Amazing, incredible numbers of jellies (jelly fish) everywhere

Location: Baranoff Island, southeast Alaska
Had a good start to this trip with nice diving at Meyers Chuck, a great iceberg day at Le Conte Bay and our first closeup grizzly bear sighting of the trip in an impossibly spectacular beautiful mountain fjord on the east side of Baranoff Island. Everything about this fjord was amazing. Impossible to describe the experience and feeling of floating along quietly in glassy calm water surrounded by sheer snow-covered mountains and watching bald eagles swooping down to hunt small salmon fry schooling around the skiff that we were sitting in. Then I noticed “smudges” on the surface of the water in another quiet inlet. “Smudges” are a good thing. A very good thing as the smudges are most likely to be an aggregation of spawning moon jellies (moon jellyfish aka white sea jelly). Actually, aggregation is not a good descriptor as one smudge can easily be hundreds of thousands of jellies tightly massed together in a column that can be 90 feet or deeper. It’s a breathtaking sight and an unforgettable dive to swim through “white-out” conditions with jellies blanking out your mask and covering you everywhere.

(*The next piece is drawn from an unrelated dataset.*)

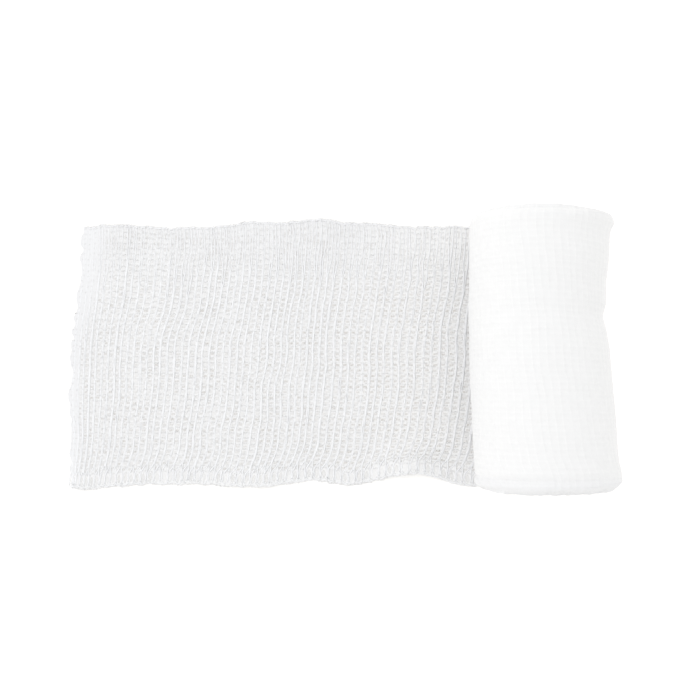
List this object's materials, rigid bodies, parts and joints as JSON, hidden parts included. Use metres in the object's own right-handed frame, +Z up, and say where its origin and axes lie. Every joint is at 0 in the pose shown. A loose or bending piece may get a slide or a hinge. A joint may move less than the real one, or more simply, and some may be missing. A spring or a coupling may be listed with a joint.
{
  "type": "gauze bandage roll",
  "caption": "Soft white roll of open-weave stretch gauze bandage with its loose end rolled out flat, for wrapping and holding dressings.",
  "frame": {"origin": "on the resting surface, below the middle of the whole part's box", "axes": "+Z up, +X along the strip from its cut end to the roll, +Y along the roll's axis"},
  "size_m": [0.1534, 0.0776, 0.0403],
  "materials": {
    "wound_gauze": "matt white crinkled open-weave cotton gauze, many layers deep",
    "single_gauze": "matt white crinkled open-weave cotton gauze, one see-through layer"
  },
  "bodies": {
    "root": {"roll": "wound_gauze", "loose_end": "single_gauze"}
  },
  "joints": []
}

It’s equally breathtaking to hang back from the wall of jellies and watch both lion’s mane jellyfish (aka red medusa aka sea blubber aka sea nettle) and fried egg jellyfish move into the wall of moon jellies and then re-emerge with 20 or 30 jellies stuck to their tentacles. It’s one thing to swim through the moon jellies but you certainly don’t want to get too close to the tentacles of a sea blubber. Those tentacles can extend 30 feet or more!! Not sure if the “smudges” will still be here on our next trip but I’d really like to come back and look for them. I love Alaska!! Captain Mike.
Surface Conditions: Clear, calm and beautiful weather. Air temperature mid 70’s.
Underwater Conditions: Water temperature 46F. Visibility 20 feet in the shallows and 50 feet + below 30 feet.